New Law on Reverse Mortgages
A federal law made major changes to reverse mortgages. A reverse mortgage is a loan for people 62 or older that lets the borrower access home equity and requires repayment upon the homeowner’s death, move or sale of the property.
A reverse mortgage can be created created to maintain a senior’s quality of life in certain circumstances, such as paying off an existing mortgage or other installment debts, or using funds to assist with the cost of in-home care services.
This product came under scrutiny, particularly after HUD announced that its Mortgage Insurance Premium Fund was projected to be in the negative by billions of dollars due to record-high defaults, and that reverse mortgages were playing a part.
HUD made mandatory changes to reverse mortgages. Two options that had previously been available have been eliminated: the traditional reverse mortgage and the home equity conversion mortgage saver.
The traditional reverse mortgage had the highest “cash-out” option, meaning that the senior could receive 100 percent of the proceeds in a lump sum. Under the new rules, the amount of funds that a senior can access is lower than the traditional reverse mortgage.

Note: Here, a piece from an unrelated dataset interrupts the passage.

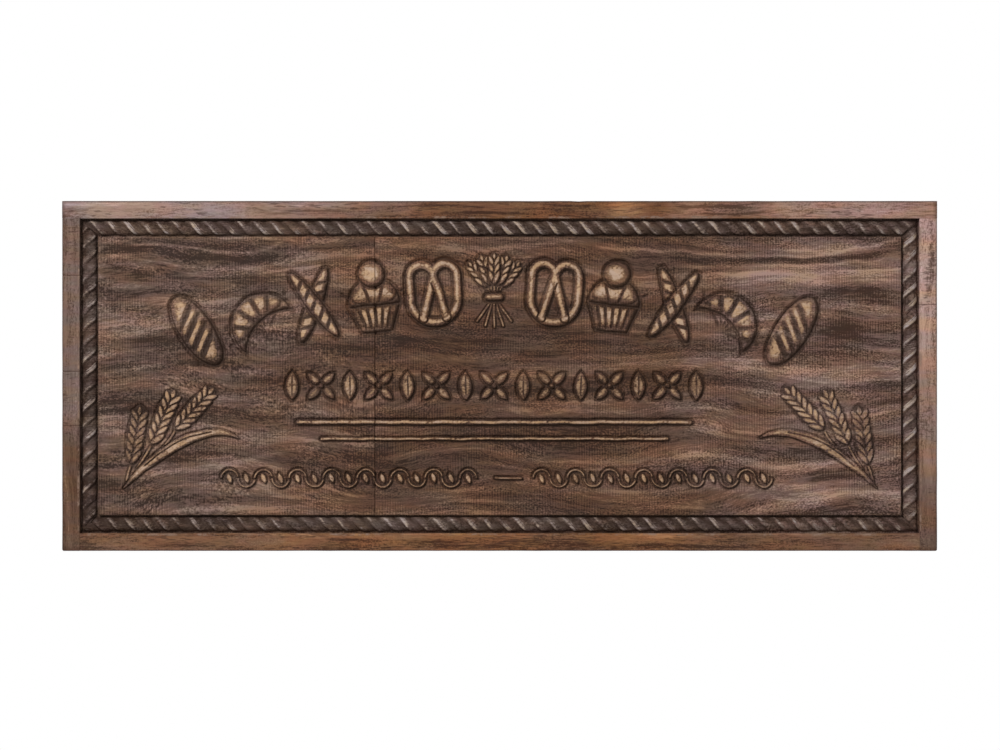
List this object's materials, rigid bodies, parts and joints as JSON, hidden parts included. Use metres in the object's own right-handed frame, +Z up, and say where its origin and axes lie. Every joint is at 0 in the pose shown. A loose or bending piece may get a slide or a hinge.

The maximum amount that can be accessed after September 30, 2013 is 70 percent, and even that will be allowed only for “mandatory and legal obligations” such as paying off an existing mortgage. Mortgage insurance premiums have been increased. A borrower who does not access the entire amount of funds at closing is rewarded with a significantly lower mortgage insurance premium.
Additional changes took effect in January of 2014 that include conducting credit checks and requiring certain borrowers to set aside a portion of the loan proceeds in escrow accounts to cover future property taxes and insurance.